Daly recalled Brookline’s reaction to the news of Kennedy’s assassination a half-century ago — hundreds of people streaming to his former home on Beals Street.
Rabbi William Hamilton of Congregation Kehillath Israel offered the service’s benediction. “Merciful God,” Hamilton prayed, “grant perfect peace, your sheltering presence upon the holy and the pure, the soul of John Fitzgerald Kennedy, who has gone to his eternal place of rest.”
As the service concluded, some people entered the house, where they could see the master bedroom where Kennedy was born at about 3 in the afternoon more than 96 years ago. Others warmed up with hot cider and cookies in a tent behind the house.
Fifty years ago Monday, throngs of mourners gathered at a memorial for Kennedy at 83 Beals St.
GLOBE STAFF/ FILE
Fifty years ago Monday, throngs of mourners gathered at a memorial for Kennedy at 83 Beals St.
Sunday’s crowd included tourists such as George Brauchler, a Colorado district attorney who flew in to Massachusetts for the evening Patriots game against the Denver Broncos and decided to visit the site.
Some people who lived nearby also attended the program, including Brookline residents Larry and Barbara Koff.
It’s “great to be able to come back and recall his memory,” said Larry, 71, who described the ceremony as “touching.” Larry Koff, who had served in the Peace Cops, said Kennedy had been an inspiration for him.

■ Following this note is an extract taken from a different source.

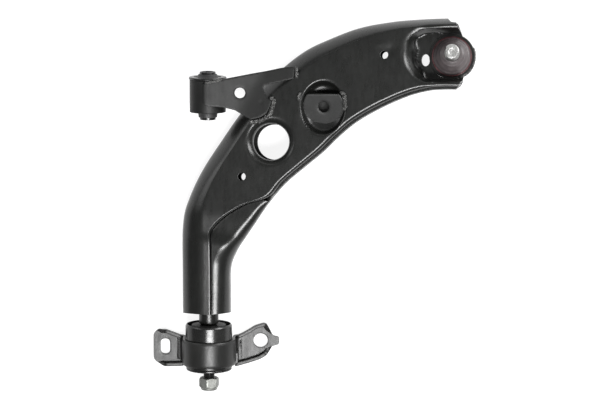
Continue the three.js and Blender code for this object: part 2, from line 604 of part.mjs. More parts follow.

Barbara Koff, 70, recalled being in Brookline 50 years ago and going to a nearby synagogue after learning of the president’s assassination.
Tom Ferris, a 75-year-old lifelong Brookline resident, stood in the crowd, attentively listening to the service and saying amens after the invocation by the Rev. Brian Clary and the rabbi’s closing prayer.
Ferris said he used to attend the church, St. Aidan’s, where President Kennedy was baptized and lives right around the corner from the Beals Street house, where Kennedy spent his first 3½ years.
“It was very moving, very moving,” Ferris said.
And then Ferris, who had never taken a tour of the 1909-built house, mounted the steps and walked inside for the first time.